- [RECORDS]
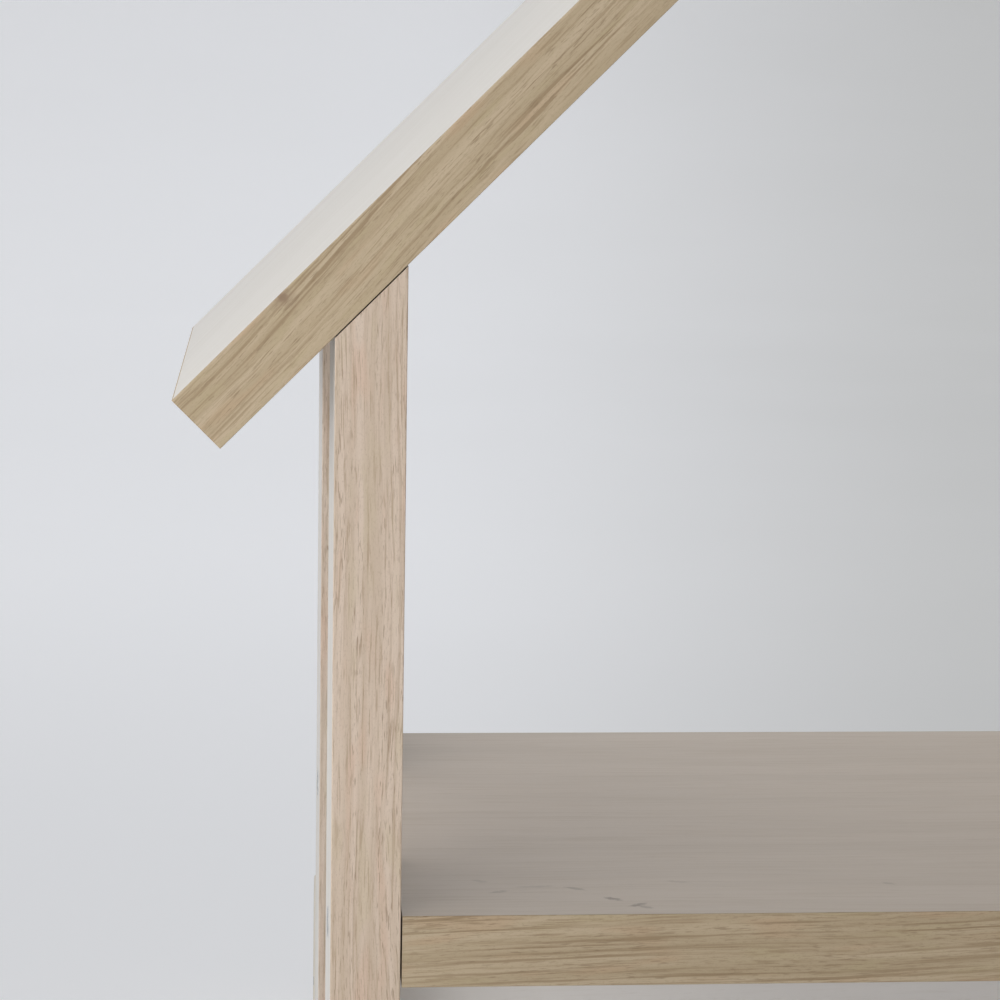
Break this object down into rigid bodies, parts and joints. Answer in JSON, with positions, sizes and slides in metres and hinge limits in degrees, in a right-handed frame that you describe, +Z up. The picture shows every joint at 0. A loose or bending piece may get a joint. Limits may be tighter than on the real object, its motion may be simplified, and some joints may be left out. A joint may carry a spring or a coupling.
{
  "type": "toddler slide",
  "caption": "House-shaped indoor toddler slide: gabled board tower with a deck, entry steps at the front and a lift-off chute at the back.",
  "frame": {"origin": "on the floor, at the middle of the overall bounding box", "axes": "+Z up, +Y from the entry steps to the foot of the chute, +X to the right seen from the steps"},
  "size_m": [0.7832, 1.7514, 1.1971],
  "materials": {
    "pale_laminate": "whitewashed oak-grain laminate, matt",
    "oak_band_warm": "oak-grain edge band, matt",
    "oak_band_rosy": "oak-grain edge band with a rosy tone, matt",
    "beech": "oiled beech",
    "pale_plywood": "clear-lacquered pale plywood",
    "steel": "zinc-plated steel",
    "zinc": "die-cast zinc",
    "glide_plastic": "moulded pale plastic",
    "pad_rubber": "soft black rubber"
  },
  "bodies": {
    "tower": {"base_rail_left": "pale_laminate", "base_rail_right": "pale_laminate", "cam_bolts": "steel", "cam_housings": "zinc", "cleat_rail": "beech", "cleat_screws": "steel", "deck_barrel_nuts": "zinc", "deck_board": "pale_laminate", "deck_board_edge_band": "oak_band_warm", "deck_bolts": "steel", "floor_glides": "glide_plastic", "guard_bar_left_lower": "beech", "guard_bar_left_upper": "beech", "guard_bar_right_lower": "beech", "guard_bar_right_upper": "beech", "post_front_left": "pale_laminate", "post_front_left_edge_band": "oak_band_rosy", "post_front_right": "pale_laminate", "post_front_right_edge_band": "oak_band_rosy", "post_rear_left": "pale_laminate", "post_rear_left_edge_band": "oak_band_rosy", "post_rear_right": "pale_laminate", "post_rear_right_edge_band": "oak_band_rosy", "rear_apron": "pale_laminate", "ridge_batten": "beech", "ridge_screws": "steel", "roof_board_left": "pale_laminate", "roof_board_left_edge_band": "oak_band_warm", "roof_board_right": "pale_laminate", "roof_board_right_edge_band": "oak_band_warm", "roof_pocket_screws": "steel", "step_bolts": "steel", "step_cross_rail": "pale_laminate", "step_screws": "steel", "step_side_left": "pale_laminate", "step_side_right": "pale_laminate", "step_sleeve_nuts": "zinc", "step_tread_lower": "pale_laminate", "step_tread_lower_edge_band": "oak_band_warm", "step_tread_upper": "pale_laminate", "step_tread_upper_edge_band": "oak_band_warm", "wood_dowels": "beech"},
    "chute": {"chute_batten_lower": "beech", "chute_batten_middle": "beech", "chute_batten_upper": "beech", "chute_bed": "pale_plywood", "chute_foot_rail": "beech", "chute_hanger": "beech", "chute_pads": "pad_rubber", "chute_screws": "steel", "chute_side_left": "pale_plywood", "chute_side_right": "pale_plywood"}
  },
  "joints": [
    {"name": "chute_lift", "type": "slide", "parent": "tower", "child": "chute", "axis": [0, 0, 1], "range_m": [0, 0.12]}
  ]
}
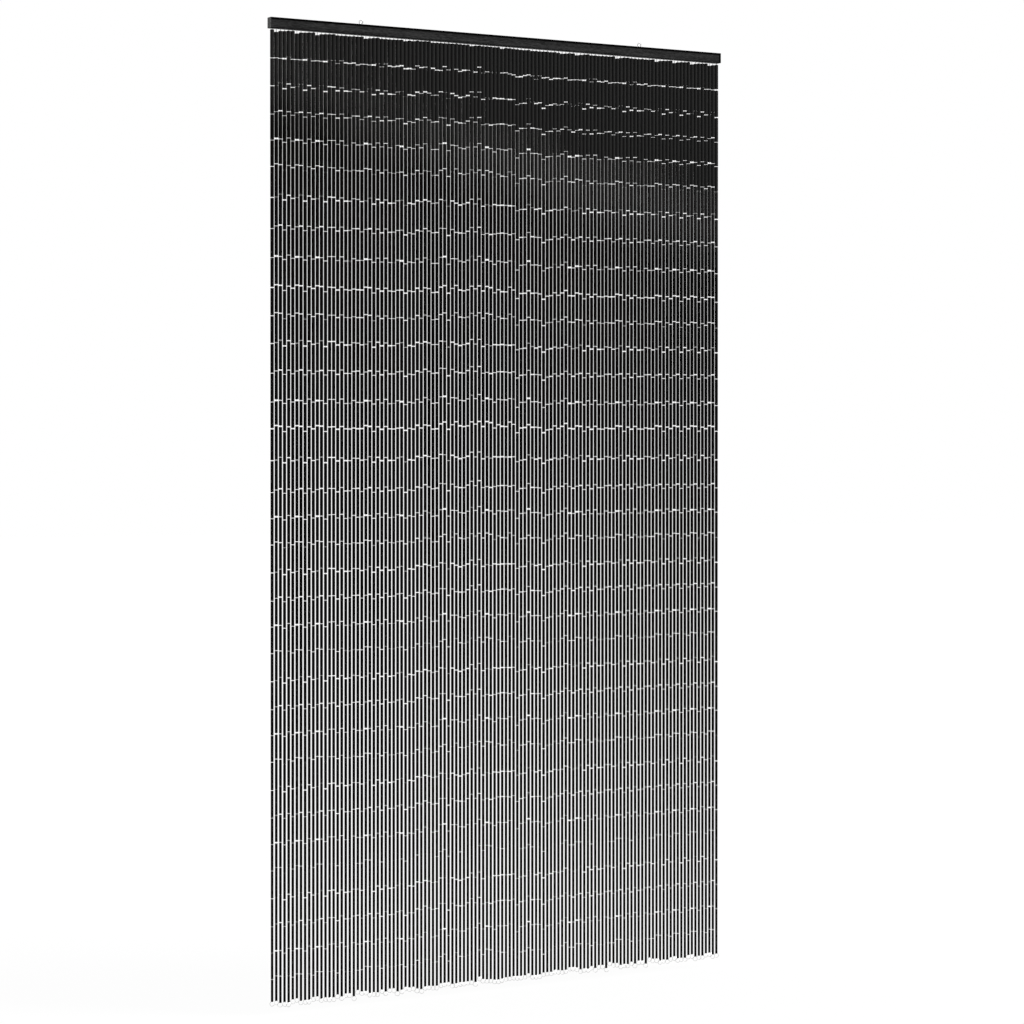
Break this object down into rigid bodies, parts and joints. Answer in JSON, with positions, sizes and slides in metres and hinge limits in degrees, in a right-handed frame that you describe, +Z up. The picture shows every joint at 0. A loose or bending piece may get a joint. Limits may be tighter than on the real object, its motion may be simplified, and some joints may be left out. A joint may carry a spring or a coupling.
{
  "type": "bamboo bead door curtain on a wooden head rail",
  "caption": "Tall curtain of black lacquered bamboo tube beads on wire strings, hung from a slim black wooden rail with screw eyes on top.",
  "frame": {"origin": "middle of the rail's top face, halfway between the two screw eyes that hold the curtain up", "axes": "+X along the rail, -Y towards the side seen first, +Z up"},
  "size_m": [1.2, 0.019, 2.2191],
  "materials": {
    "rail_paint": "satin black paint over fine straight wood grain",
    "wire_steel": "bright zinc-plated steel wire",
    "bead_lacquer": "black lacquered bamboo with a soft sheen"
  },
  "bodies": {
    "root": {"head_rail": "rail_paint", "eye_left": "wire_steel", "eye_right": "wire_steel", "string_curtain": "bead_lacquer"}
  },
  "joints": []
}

- [REQUIREMENT]
Write out the records above again, keeping each one identical to the original.

- [FULL ANSWER]
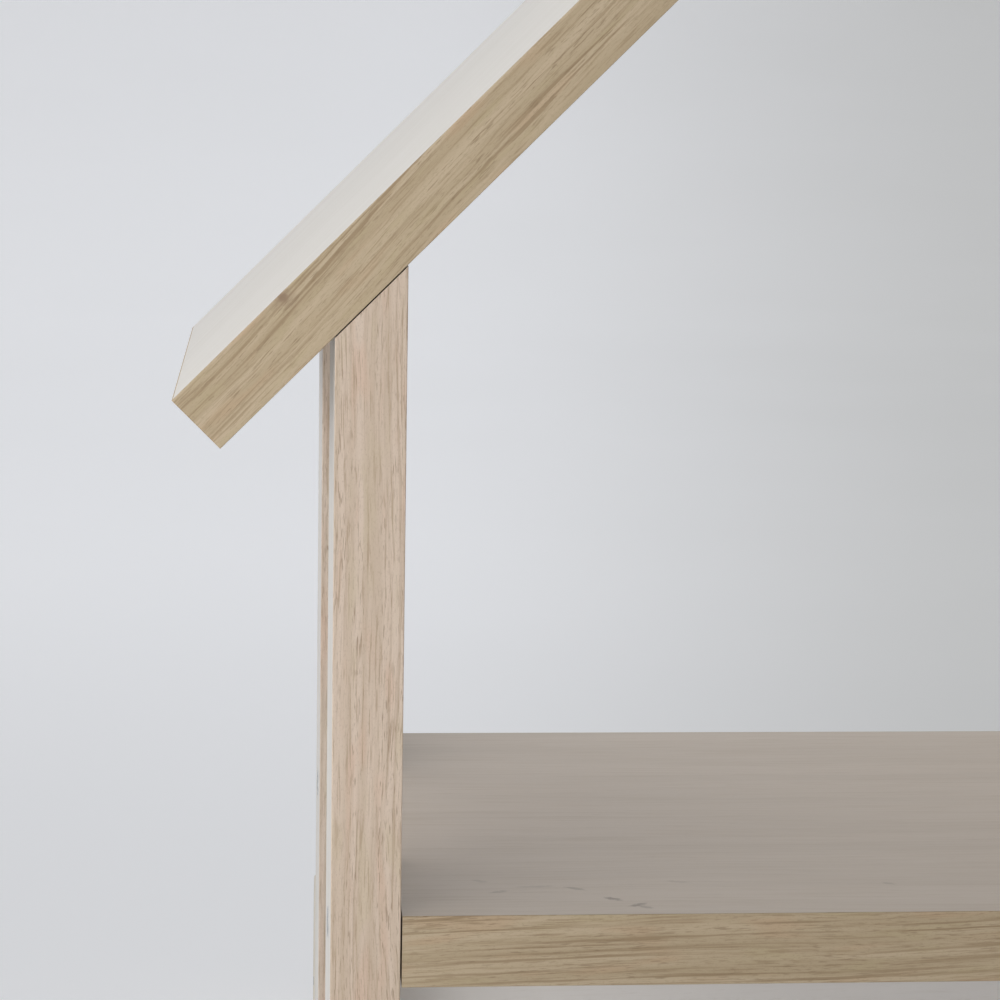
Break this object down into rigid bodies, parts and joints. Answer in JSON, with positions, sizes and slides in metres and hinge limits in degrees, in a right-handed frame that you describe, +Z up. The picture shows every joint at 0. A loose or bending piece may get a joint. Limits may be tighter than on the real object, its motion may be simplified, and some joints may be left out. A joint may carry a spring or a coupling.
{
  "type": "toddler slide",
  "caption": "House-shaped indoor toddler slide: gabled board tower with a deck, entry steps at the front and a lift-off chute at the back.",
  "frame": {"origin": "on the floor, at the middle of the overall bounding box", "axes": "+Z up, +Y from the entry steps to the foot of the chute, +X to the right seen from the steps"},
  "size_m": [0.7832, 1.7514, 1.1971],
  "materials": {
    "pale_laminate": "whitewashed oak-grain laminate, matt",
    "oak_band_warm": "oak-grain edge band, matt",
    "oak_band_rosy": "oak-grain edge band with a rosy tone, matt",
    "beech": "oiled beech",
    "pale_plywood": "clear-lacquered pale plywood",
    "steel": "zinc-plated steel",
    "zinc": "die-cast zinc",
    "glide_plastic": "moulded pale plastic",
    "pad_rubber": "soft black rubber"
  },
  "bodies": {
    "tower": {"base_rail_left": "pale_laminate", "base_rail_right": "pale_laminate", "cam_bolts": "steel", "cam_housings": "zinc", "cleat_rail": "beech", "cleat_screws": "steel", "deck_barrel_nuts": "zinc", "deck_board": "pale_laminate", "deck_board_edge_band": "oak_band_warm", "deck_bolts": "steel", "floor_glides": "glide_plastic", "guard_bar_left_lower": "beech", "guard_bar_left_upper": "beech", "guard_bar_right_lower": "beech", "guard_bar_right_upper": "beech", "post_front_left": "pale_laminate", "post_front_left_edge_band": "oak_band_rosy", "post_front_right": "pale_laminate", "post_front_right_edge_band": "oak_band_rosy", "post_rear_left": "pale_laminate", "post_rear_left_edge_band": "oak_band_rosy", "post_rear_right": "pale_laminate", "post_rear_right_edge_band": "oak_band_rosy", "rear_apron": "pale_laminate", "ridge_batten": "beech", "ridge_screws": "steel", "roof_board_left": "pale_laminate", "roof_board_left_edge_band": "oak_band_warm", "roof_board_right": "pale_laminate", "roof_board_right_edge_band": "oak_band_warm", "roof_pocket_screws": "steel", "step_bolts": "steel", "step_cross_rail": "pale_laminate", "step_screws": "steel", "step_side_left": "pale_laminate", "step_side_right": "pale_laminate", "step_sleeve_nuts": "zinc", "step_tread_lower": "pale_laminate", "step_tread_lower_edge_band": "oak_band_warm", "step_tread_upper": "pale_laminate", "step_tread_upper_edge_band": "oak_band_warm", "wood_dowels": "beech"},
    "chute": {"chute_batten_lower": "beech", "chute_batten_middle": "beech", "chute_batten_upper": "beech", "chute_bed": "pale_plywood", "chute_foot_rail": "beech", "chute_hanger": "beech", "chute_pads": "pad_rubber", "chute_screws": "steel", "chute_side_left": "pale_plywood", "chute_side_right": "pale_plywood"}
  },
  "joints": [
    {"name": "chute_lift", "type": "slide", "parent": "tower", "child": "chute", "axis": [0, 0, 1], "range_m": [0, 0.12]}
  ]
}
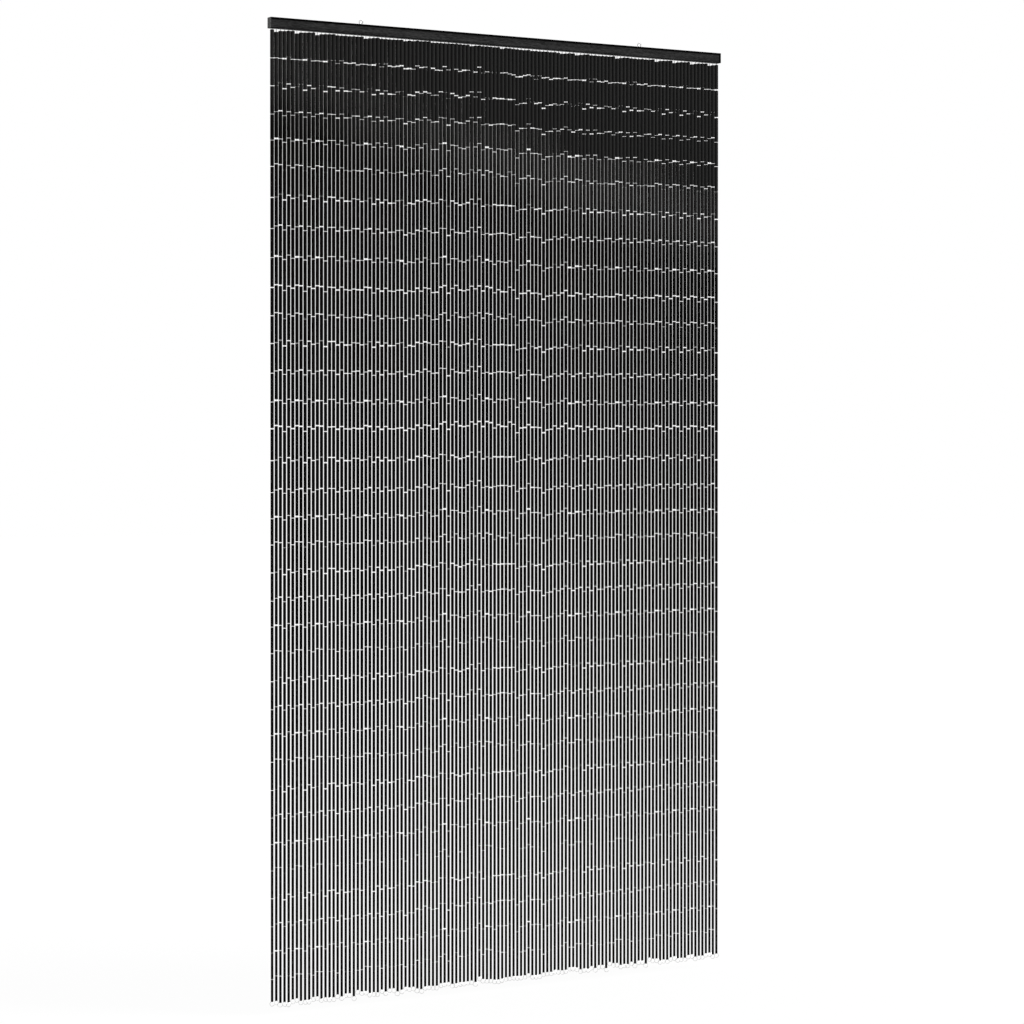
Break this object down into rigid bodies, parts and joints. Answer in JSON, with positions, sizes and slides in metres and hinge limits in degrees, in a right-handed frame that you describe, +Z up. The picture shows every joint at 0. A loose or bending piece may get a joint. Limits may be tighter than on the real object, its motion may be simplified, and some joints may be left out. A joint may carry a spring or a coupling.
{
  "type": "bamboo bead door curtain on a wooden head rail",
  "caption": "Tall curtain of black lacquered bamboo tube beads on wire strings, hung from a slim black wooden rail with screw eyes on top.",
  "frame": {"origin": "middle of the rail's top face, halfway between the two screw eyes that hold the curtain up", "axes": "+X along the rail, -Y towards the side seen first, +Z up"},
  "size_m": [1.2, 0.019, 2.2191],
  "materials": {
    "rail_paint": "satin black paint over fine straight wood grain",
    "wire_steel": "bright zinc-plated steel wire",
    "bead_lacquer": "black lacquered bamboo with a soft sheen"
  },
  "bodies": {
    "root": {"head_rail": "rail_paint", "eye_left": "wire_steel", "eye_right": "wire_steel", "string_curtain": "bead_lacquer"}
  },
  "joints": []
}